Data segment –
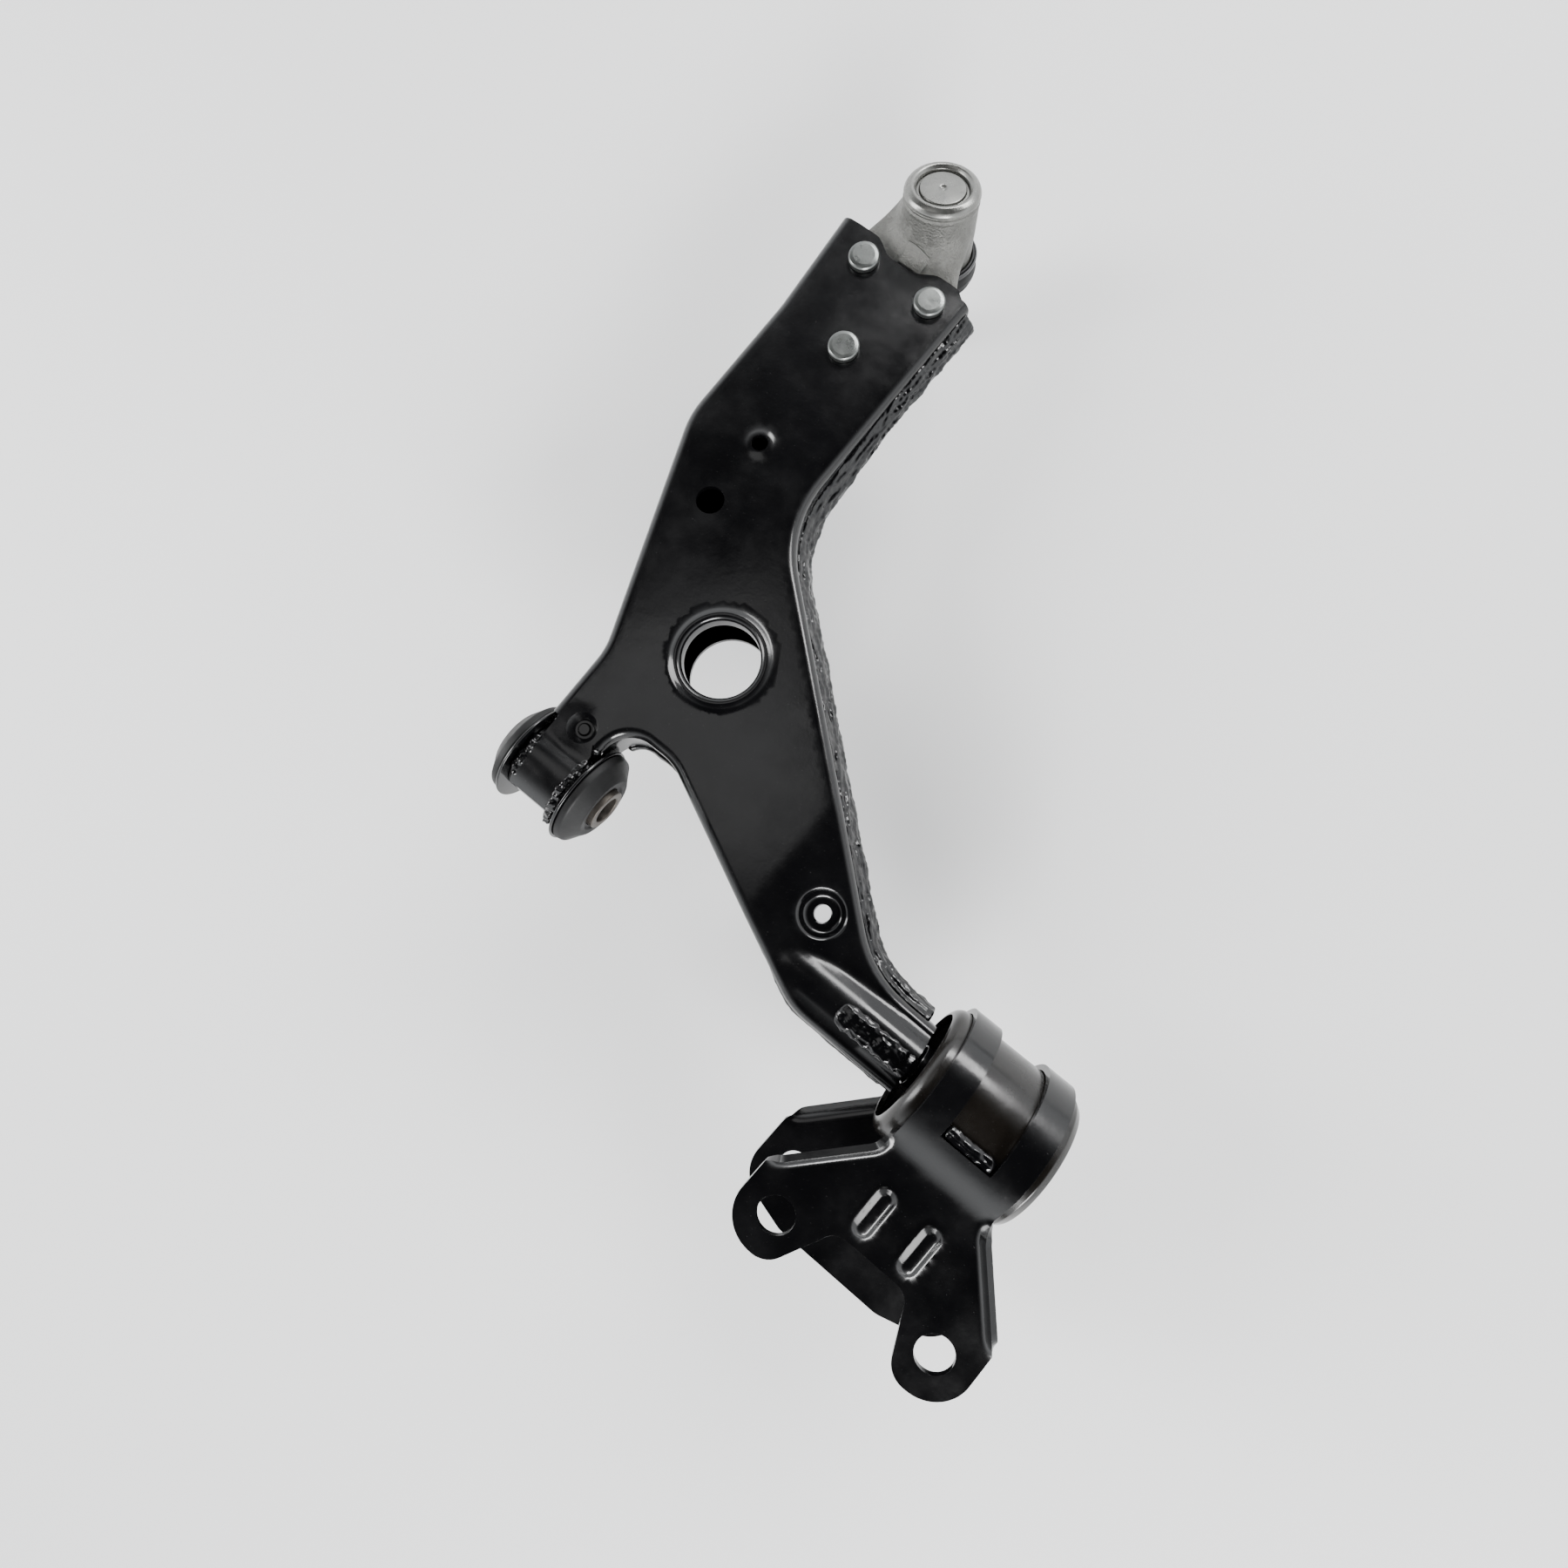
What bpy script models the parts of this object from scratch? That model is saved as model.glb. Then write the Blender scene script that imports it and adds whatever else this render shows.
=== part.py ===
"""Pressed steel control arm with a riveted ball joint, a front bush and a bracketed rear bush.

World axes in metres. X runs along the pivot line towards the rear bush, Y runs out to the
ball joint and Z is up. The bracket's lower plate lies on Z = 0 with the origin between its bolts.
"""
import math

import bmesh
import bpy
from mathutils import Matrix, Vector
from mathutils.geometry import delaunay_2d_cdt

MM = 0.001

# ---- driving sizes, in millimetres ----------------------------------------------------------
BUSH_SPACING = 250.0
PLATE_HALF = 28.5
PIVOT_Y = 85.0
ARM_TILT = math.radians(8.5)
CLEAR = 0.3

SHEET = 3.0
BEND = 5.0
ARM_TOP = 20.0
ARM_FLOOR = -20.0
NOSE_FLOOR = 7.4
WALL_LAP = 9.0

BIG_HOLE = (31.0, 90.0, 18.8)
DIMPLE = (142.0, 27.0, 15.5)
PIP = (0.5, 24.0, 7.3)
SMALL_HOLES = [(-22.5, 185.0, 4.1), (-23.5, 148.0, 7.0)]
RIVETS = [(-42.6, 292.0), (-1.7, 291.4), (-20.8, 248.2)]
RIVET_SHANK = 5.0

EYE_RADIUS = 19.2
EYE_HALF = 16.0
SLEEVE_BORE = 7.1
SLEEVE_RADIUS = 10.7
SLEEVE_HALF = 29.5

JOINT_CAP = Vector((-27.6, 334.0, 38.0))
JOINT_AXIS = Vector((-0.098, 0.208, 1.0)).normalized()
HOUSING_RADIUS = 19.3
BALL_RADIUS = 12.5
STUD_RADIUS = 8.5

CAN_RADIUS = 33.9
CAN_SHEET = 2.4
STRAP_RADIUS = 37.5
STRAP_HALF = 26.6
BAND_INNER = 12.9
BOLT_X = 43.0
BOLT_Y = -83.5

for thing in list(bpy.data.objects):
    bpy.data.objects.remove(thing, do_unlink=True)


# ---- materials ------------------------------------------------------------------------------
def material(name, colour, roughness, metallic):
    made = bpy.data.materials.new(name)
    made.use_nodes = True
    made.diffuse_color = (*colour, 1.0)
    shader = made.node_tree.nodes["Principled BSDF"]
    shader.inputs["Base Color"].default_value = (*colour, 1.0)
    shader.inputs["Roughness"].default_value = roughness
    shader.inputs["Metallic"].default_value = metallic
    return made


BLACK = (0.012, 0.012, 0.013)
SILVER = (0.62, 0.62, 0.6)
RUBBER = (0.02, 0.02, 0.02)


# ---- placing --------------------------------------------------------------------------------
def frame_empty(name, location, rotation):
    empty = bpy.data.objects.new(name, None)
    empty.empty_display_size = 0.02
    empty.location = location
    empty.rotation_euler = rotation
    bpy.context.collection.objects.link(empty)
    return empty


PIVOT = Vector((0.0, PIVOT_Y * MM, PLATE_HALF * MM))
ARM = frame_empty("arm_frame", PIVOT - Vector((BUSH_SPACING * MM, 0, 0)), (-ARM_TILT, 0, 0))
BRACKET = frame_empty("bracket_frame", PIVOT, (0, 0, 0))
JOINT = frame_empty("joint_frame", JOINT_CAP * MM, (0, 0, 0))
JOINT.rotation_euler = Vector((0, 0, 1)).rotation_difference(JOINT_AXIS).to_euler()
JOINT.parent = ARM


def node(name, verts, faces, parent, look):
    mesh = bpy.data.meshes.new(name)
    mesh.from_pydata([Vector(v) * MM for v in verts], [], faces)
    obj = bpy.data.objects.new(name, mesh)
    bpy.context.collection.objects.link(obj)
    obj.parent = parent
    mesh.materials.append(material(name, *look))
    work = bmesh.new()
    work.from_mesh(mesh)
    bmesh.ops.recalc_face_normals(work, faces=work.faces)
    work.to_mesh(mesh)
    work.free()
    return obj


# ---- outline helpers ------------------------------------------------------------------------
def rounded(corners, step=14.0):
    """Open path through (x, y, radius) corners with true arcs at each rounded corner."""
    path = [Vector(corners[0][:2])]
    for before, here, after in zip(corners, corners[1:], corners[2:]):
        point = Vector(here[:2])
        back = (Vector(before[:2]) - point).normalized()
        ahead = (Vector(after[:2]) - point).normalized()
        if here[2] == 0:
            path.append(point)
            continue
        half = back.angle(ahead) / 2
        reach = here[2] / math.tan(half)
        centre = point + (back + ahead).normalized() * here[2] / math.sin(half)
        start = point + back * reach - centre
        turn = math.pi - 2 * half
        if back.x * ahead.y - back.y * ahead.x > 0:
            turn = -turn
        count = max(2, math.ceil(abs(math.degrees(turn)) / step))
        for i in range(count + 1):
            path.append(centre + Matrix.Rotation(turn * i / count, 2) @ start)
    path.append(Vector(corners[-1][:2]))
    return path


def spaced(path, gap):
    """The same path with extra points so no step is longer than gap."""
    result = [path[0]]
    for a, b in zip(path, path[1:]):
        count = max(1, round((b - a).length / gap))
        result += [a.lerp(b, i / count) for i in range(1, count + 1)]
    return result


def inset(path, distance):
    """Path moved to the right of its direction of travel."""
    moved = []
    for i, point in enumerate(path):
        before = (point - path[i - 1]).normalized() if i else None
        after = (path[i + 1] - point).normalized() if i + 1 < len(path) else None
        before = before or after
        after = after or before
        across = Vector((before.y, -before.x)) + Vector((after.y, -after.x))
        across.normalize()
        stretch = across.dot(Vector((before.y, -before.x)))
        moved.append(point + across * distance / stretch)
    return moved


def ring(x, y, radius, count):
    return [
        Vector((x + radius * math.cos(2 * math.pi * i / count), y + radius * math.sin(2 * math.pi * i / count)))
        for i in range(count)
    ]


def flared(loop):
    """The loop grown by the collar's bend."""
    centre = sum(loop, Vector((0, 0))) / len(loop)
    return [centre + (p - centre) * (1 + 3.0 / (p - centre).length) for p in loop]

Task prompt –
Copy, please, exactly the lines that start at the first line of the data and end at the line containing "import math", both kept and no others.

Correct answer –
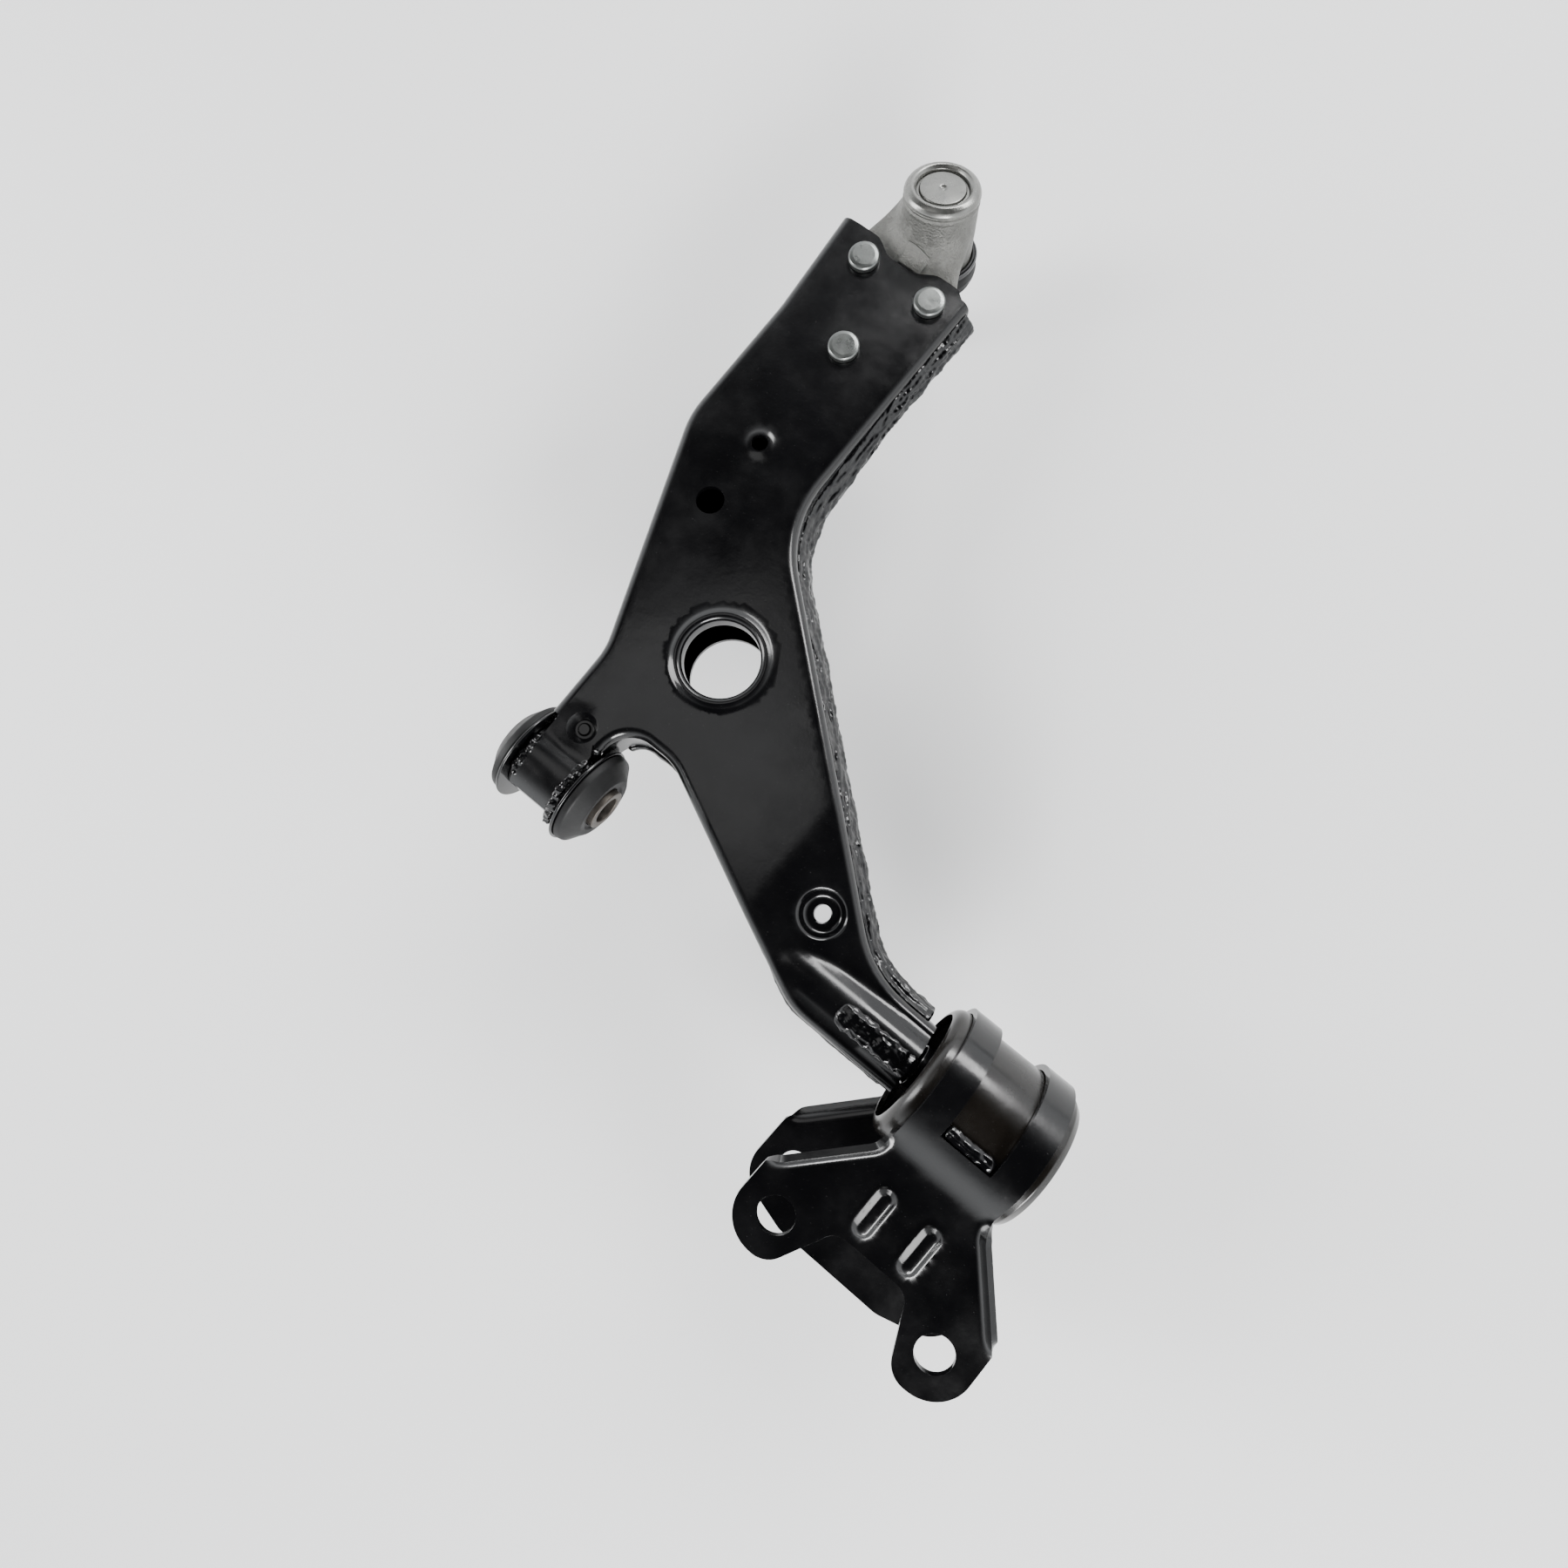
What bpy script models the parts of this object from scratch? That model is saved as model.glb. Then write the Blender scene script that imports it and adds whatever else this render shows.
=== part.py ===
"""Pressed steel control arm with a riveted ball joint, a front bush and a bracketed rear bush.

World axes in metres. X runs along the pivot line towards the rear bush, Y runs out to the
ball joint and Z is up. The bracket's lower plate lies on Z = 0 with the origin between its bolts.
"""
import math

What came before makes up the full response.